内源电子受体对剩余污泥释磷行为的影响

Effect of in-stream electron acceptor on phosphorous release behaviour of excess activated sludge

采用生物脱氮除磷工艺中剩余活性污泥所含硝化细菌处理生产废水的新型硝化工艺,将生产废水中所含氨氮转化为硝酸盐,获得一种从污水处理工艺中产生的内源电子受体。研究内源电子受体的产生特征及其用于抑制富磷剩余污泥在重力浓缩过程中磷的释放特征。
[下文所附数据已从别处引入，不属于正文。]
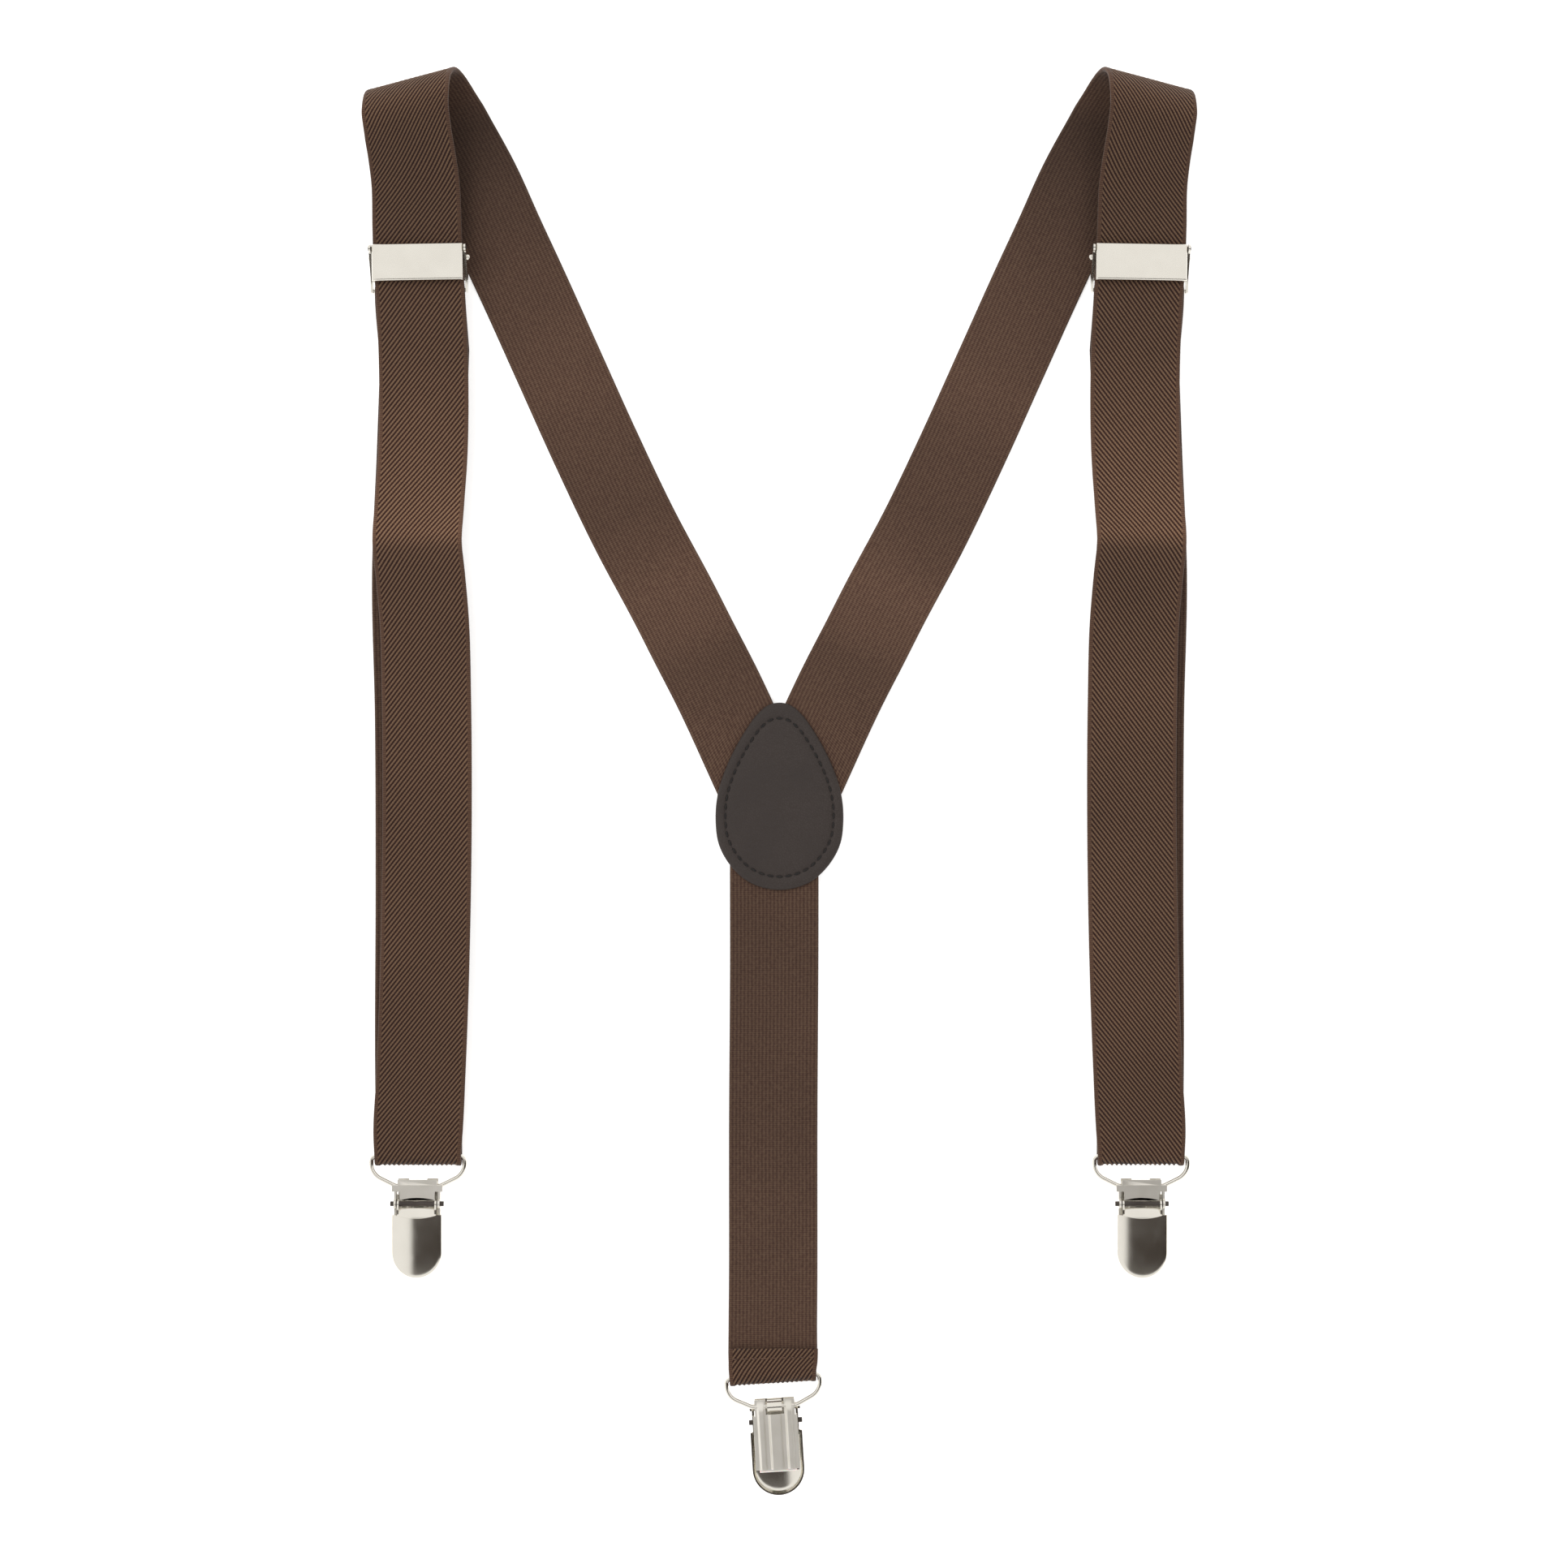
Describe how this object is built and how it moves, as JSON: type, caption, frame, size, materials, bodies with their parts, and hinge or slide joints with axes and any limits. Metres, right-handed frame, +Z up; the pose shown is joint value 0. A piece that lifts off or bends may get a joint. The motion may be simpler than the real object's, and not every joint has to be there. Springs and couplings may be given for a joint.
{
  "type": "suspenders",
  "caption": "Y-back clip suspenders of elastic webbing lying flat, with a crotch patch, sliding adjusters and hinged snap clips on wire loops.",
  "frame": {"origin": "centre of the whole object's footprint, on the table it lies on", "axes": "+Y from the back clip towards the shoulder folds, +Z up from the table, +X to the right seen from above"},
  "size_m": [0.237, 0.4079, 0.0156],
  "materials": {
    "webbing": "brown elastic webbing, diagonal twill outside",
    "webbing_inner": "brown elastic webbing, fine ribs inside",
    "leatherette": "matte dark brown leatherette",
    "thread": "dark brown sewing thread",
    "nickel": "satin nickel plate",
    "dark_nickel": "nickel plate, darker in the bores",
    "grip": "translucent white plastic"
  },
  "bodies": {
    "webbing": {"strap_left": "webbing", "strap_right": "webbing", "tail_left": "webbing_inner", "tail_right": "webbing_inner", "back_strap": "webbing_inner", "back_hem_stitching": "thread", "patch_outer": "leatherette", "patch_inner": "leatherette", "patch_stitching": "thread"},
    "adjuster_left": {"adjuster_frame_left": "nickel", "adjuster_pins_left": "dark_nickel", "adjuster_rivets_left": "nickel", "tail_end_left": "webbing_inner", "tail_stitching_left": "thread"},
    "adjuster_cover_left": {"adjuster_cover_left": "nickel"},
    "adjuster_right": {"adjuster_frame_right": "nickel", "adjuster_pins_right": "dark_nickel", "adjuster_rivets_right": "nickel", "tail_end_right": "webbing_inner", "tail_stitching_right": "thread"},
    "adjuster_cover_right": {"adjuster_cover_right": "nickel"},
    "loop_left": {"wire_loop_left": "nickel"},
    "clip_left": {"clip_frame_left": "nickel", "clip_pin_left": "dark_nickel", "clip_grip_left": "grip"},
    "jaw_left": {"clip_jaw_left": "nickel"},
    "lever_left": {"clip_lever_left": "nickel"},
    "loop_right": {"wire_loop_right": "nickel"},
    "clip_right": {"clip_frame_right": "nickel", "clip_pin_right": "dark_nickel", "clip_grip_right": "grip"},
    "jaw_right": {"clip_jaw_right": "nickel"},
    "lever_right": {"clip_lever_right": "nickel"},
    "loop_back": {"wire_loop_back": "nickel"},
    "clip_back": {"clip_frame_back": "nickel", "clip_pin_back": "dark_nickel", "clip_grip_back": "grip"},
    "jaw_back": {"clip_jaw_back": "nickel"},
    "lever_back": {"clip_lever_back": "nickel"}
  },
  "joints": [
    {"name": "adjuster_slide_left", "type": "slide", "parent": "webbing", "child": "adjuster_left", "axis": [0.0167, -0.9999, 0], "range_m": [-0.01, 0.15], "deforming": ["tail_left"]},
    {"name": "adjuster_cover_hinge_left", "type": "hinge", "parent": "adjuster_left", "child": "adjuster_cover_left", "pos_m": [-0.10292, 0.152, 0.00785], "axis": [-0.9999, -0.0167, 0], "range_deg": [0, 70]},
    {"name": "adjuster_slide_right", "type": "slide", "parent": "webbing", "child": "adjuster_right", "axis": [-0.0167, -0.9999, 0], "range_m": [-0.01, 0.15], "deforming": ["tail_right"]},
    {"name": "adjuster_cover_hinge_right", "type": "hinge", "parent": "adjuster_right", "child": "adjuster_cover_right", "pos_m": [0.10292, 0.152, 0.00785], "axis": [-0.9999, 0.0167, 0], "range_deg": [0, 70]},
    {"name": "loop_swing_left", "type": "hinge", "parent": "webbing", "child": "loop_left", "pos_m": [-0.1034, -0.10685, 0.00282], "axis": [1, 0, 0], "range_deg": [-80, 80]},
    {"name": "clip_swing_left", "type": "hinge", "parent": "loop_left", "child": "clip_left", "pos_m": [-0.1034, -0.11525, 0.00282], "axis": [1, 0, 0], "range_deg": [-80, 80]},
    {"name": "lever_left", "type": "hinge", "parent": "clip_left", "child": "lever_left", "pos_m": [-0.1034, -0.12005, 0.00472], "axis": [-1, 0, 0], "range_deg": [0, 95]},
    {"name": "jaw_left", "type": "hinge", "parent": "clip_left", "child": "jaw_left", "pos_m": [-0.1034, -0.11525, 0.00282], "axis": [1, 0, 0], "range_deg": [0, 9.5]},
    {"name": "loop_swing_right", "type": "hinge", "parent": "webbing", "child": "loop_right", "pos_m": [0.1034, -0.10685, 0.00282], "axis": [1, 0, 0], "range_deg": [-80, 80]},
    {"name": "clip_swing_right", "type": "hinge", "parent": "loop_right", "child": "clip_right", "pos_m": [0.1034, -0.11525, 0.00282], "axis": [1, 0, 0], "range_deg": [-80, 80]},
    {"name": "lever_right", "type": "hinge", "parent": "clip_right", "child": "lever_right", "pos_m": [0.1034, -0.12005, 0.00472], "axis": [-1, 0, 0], "range_deg": [0, 95]},
    {"name": "jaw_right", "type": "hinge", "parent": "clip_right", "child": "jaw_right", "pos_m": [0.1034, -0.11525, 0.00282], "axis": [1, 0, 0], "range_deg": [0, 9.5]},
    {"name": "loop_swing_back", "type": "hinge", "parent": "webbing", "child": "loop_back", "pos_m": [-0.00191, -0.16942, 0.0044], "axis": [-0.9981, -0.061, 0], "range_deg": [-80, 80]},
    {"name": "clip_swing_back", "type": "hinge", "parent": "loop_back", "child": "clip_back", "pos_m": [-0.0014, -0.1778, 0.0044], "axis": [-0.9981, -0.061, 0], "range_deg": [-80, 80]},
    {"name": "lever_back", "type": "hinge", "parent": "clip_back", "child": "lever_back", "pos_m": [-0.00111, -0.18259, 0.0025], "axis": [0.9981, 0.061, 0], "range_deg": [0, 95]},
    {"name": "jaw_back", "type": "hinge", "parent": "clip_back", "child": "jaw_back", "pos_m": [-0.0014, -0.1778, 0.0044], "axis": [-0.9981, -0.061, 0], "range_deg": [0, 9.5]}
  ],
  "couplings": [
    {"joint": "jaw_left", "follows": "lever_left", "ratio": 0.1},
    {"joint": "jaw_right", "follows": "lever_right", "ratio": 0.1},
    {"joint": "jaw_back", "follows": "lever_back", "ratio": 0.1}
  ]
}
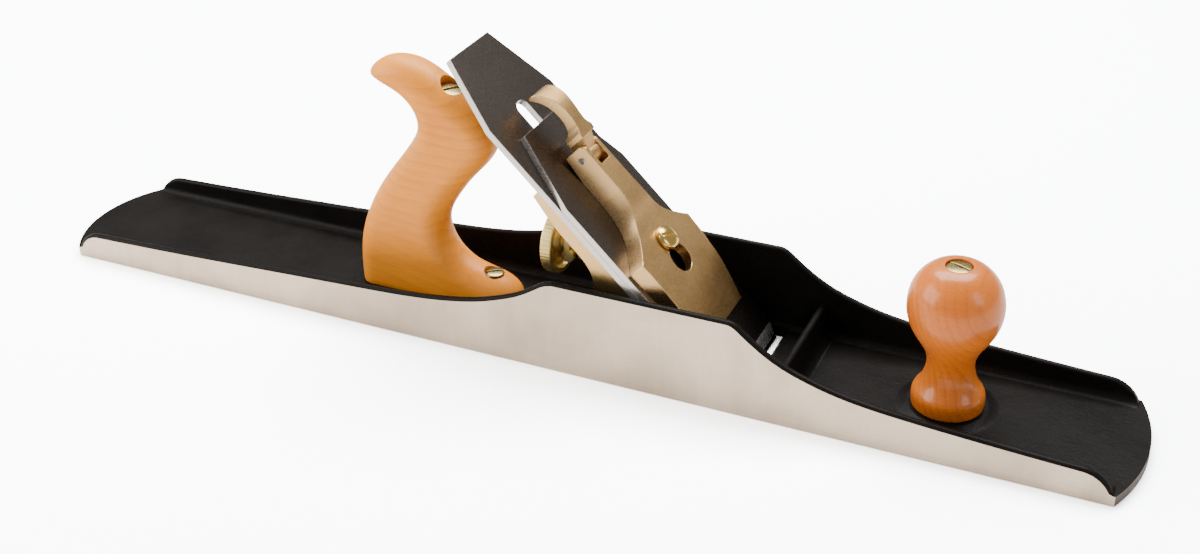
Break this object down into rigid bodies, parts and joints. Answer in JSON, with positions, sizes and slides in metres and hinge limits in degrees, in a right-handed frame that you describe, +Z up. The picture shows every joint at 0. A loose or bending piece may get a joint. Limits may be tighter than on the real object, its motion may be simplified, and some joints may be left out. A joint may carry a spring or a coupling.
{
  "type": "bench hand plane",
  "caption": "Long iron bench plane with bronze sliding frog, lever cap and cam, thick blade and cap iron, brass depth wheel, cherry tote and knob.",
  "frame": {"origin": "on the sole, midway along the overall length and across the width", "axes": "+X to the toe, +Y to the plane's left side seen from behind, +Z up"},
  "size_m": [0.5599, 0.0724, 0.1418],
  "materials": {
    "painted_casting": "black satin enamel over the casting, ground bare sole and sides",
    "bronze": "satin bead-blasted bronze with brighter rubbed edges",
    "brass": "polished turned brass",
    "spring_bronze": "dark copper-brown spring strip",
    "tool_steel": "fine ground, slightly warm grey",
    "steel": "plain machined steel",
    "tote_cherry": "satin oiled cherry",
    "knob_cherry": "glossy varnished cherry"
  },
  "bodies": {
    "plane": {"plane_body": "painted_casting", "knob": "knob_cherry", "knob_stud": "steel", "knob_nut": "brass", "tote": "tote_cherry", "tote_rod": "steel", "tote_nut": "brass", "tote_toe_screw": "brass", "frog_clamp_screws": "steel"},
    "frog_assembly": {"frog": "bronze", "frog_pins": "steel", "frog_tab": "steel", "frog_tab_screw": "steel", "adjuster_stud": "steel", "yoke_pin": "steel", "lateral_rivet": "steel", "lever_cap_screw": "brass"},
    "frog_screw": {"frog_adjusting_screw": "steel"},
    "depth_wheel": {"adjuster_wheel": "brass"},
    "yoke_lever": {"yoke": "bronze"},
    "lateral_adjuster": {"lateral_lever": "steel", "lateral_roller": "steel"},
    "blade_assembly": {"blade": "tool_steel", "cap_iron": "tool_steel", "cap_iron_screw": "steel"},
    "lever_cap_assembly": {"lever_cap": "bronze", "lever_cap_spring": "spring_bronze", "spring_rivet": "steel", "cam_pin": "steel"},
    "cam": {"cam_lever": "bronze"}
  },
  "joints": [
    {"name": "frog_slide", "type": "slide", "parent": "plane", "child": "frog_assembly", "axis": [0.9781, 0, -0.2079], "range_m": [-0.0015, 0.0007]},
    {"name": "frog_screw_spin", "type": "hinge", "parent": "frog_assembly", "child": "frog_screw", "pos_m": [0.0343, 0, 0.01322], "axis": [0.9781, 0, -0.2079], "range_deg": [-430, 205]},
    {"name": "depth_wheel_spin", "type": "hinge", "parent": "frog_assembly", "child": "depth_wheel", "pos_m": [0.005, 0, 0.0488], "axis": [1, 0, 0], "range_deg": [-360, 300]},
    {"name": "yoke_swing", "type": "hinge", "parent": "frog_assembly", "child": "yoke_lever", "pos_m": [0.02198, 0, 0.06795], "axis": [0, 1, 0], "range_deg": [-3.3, 2.75]},
    {"name": "lateral_swing", "type": "hinge", "parent": "frog_assembly", "child": "lateral_adjuster", "pos_m": [0.01399, 0, 0.08556], "axis": [0.7071, 0, 0.7071], "range_deg": [-3, 3]},
    {"name": "blade_slide", "type": "slide", "parent": "frog_assembly", "child": "blade_assembly", "axis": [0.7071, 0, -0.7071], "range_m": [-0.00068, 0.00057]},
    {"name": "lever_cap_slide", "type": "slide", "parent": "frog_assembly", "child": "lever_cap_assembly", "axis": [-0.7071, 0, 0.7071], "range_m": [0, 0.0106]},
    {"name": "cam_flip", "type": "hinge", "parent": "lever_cap_assembly", "child": "cam", "pos_m": [0.02184, 0, 0.09694], "axis": [0, 1, 0], "range_deg": [0, 90]}
  ],
  "couplings": [
    {"joint": "frog_screw_spin", "follows": "frog_slide", "rad_per_m": 4947.4},
    {"joint": "yoke_swing", "follows": "depth_wheel_spin", "ratio": 0.0089635},
    {"joint": "blade_slide", "follows": "depth_wheel_spin", "m_per_rad": 0.00010622}
  ]
}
结果表明:(1)采用剩余污泥处理生产废水工艺用于产生内源电子受体时,最佳曝气时间为24 h,可将液相中氨氮由41.20 mg/L降为0.19 mg/L;同时,硝酸盐由1.14 mg/L升高至32.62 mg/L,可作为一种潜在的内源电子受体用于抑制重力浓缩过程中剩余活性污泥释磷;(2)当内源电子受体硝酸盐浓度为36.16 mg/L时,经后续的重力浓缩(24 h)后,回流液中磷浓度为44.87 mg/L,与浓缩池上清液直接回流(100%回流并积累)相比,磷积累量降低了65.44%;同时,硝酸盐氮在这一过程中发生反硝化,由36.16 mg/L降至4.84 mg/L。同时,与生产废水直接回流(100%回流并积累)相比,该新型工艺引起氨氮积累量仅为17.68%。上述结果表明:采用内源电子受体,不仅可以有效降低生物脱氮除磷工艺中生产废水回流而引起的磷积累量,而且可同步减少氨氮的循环积累量。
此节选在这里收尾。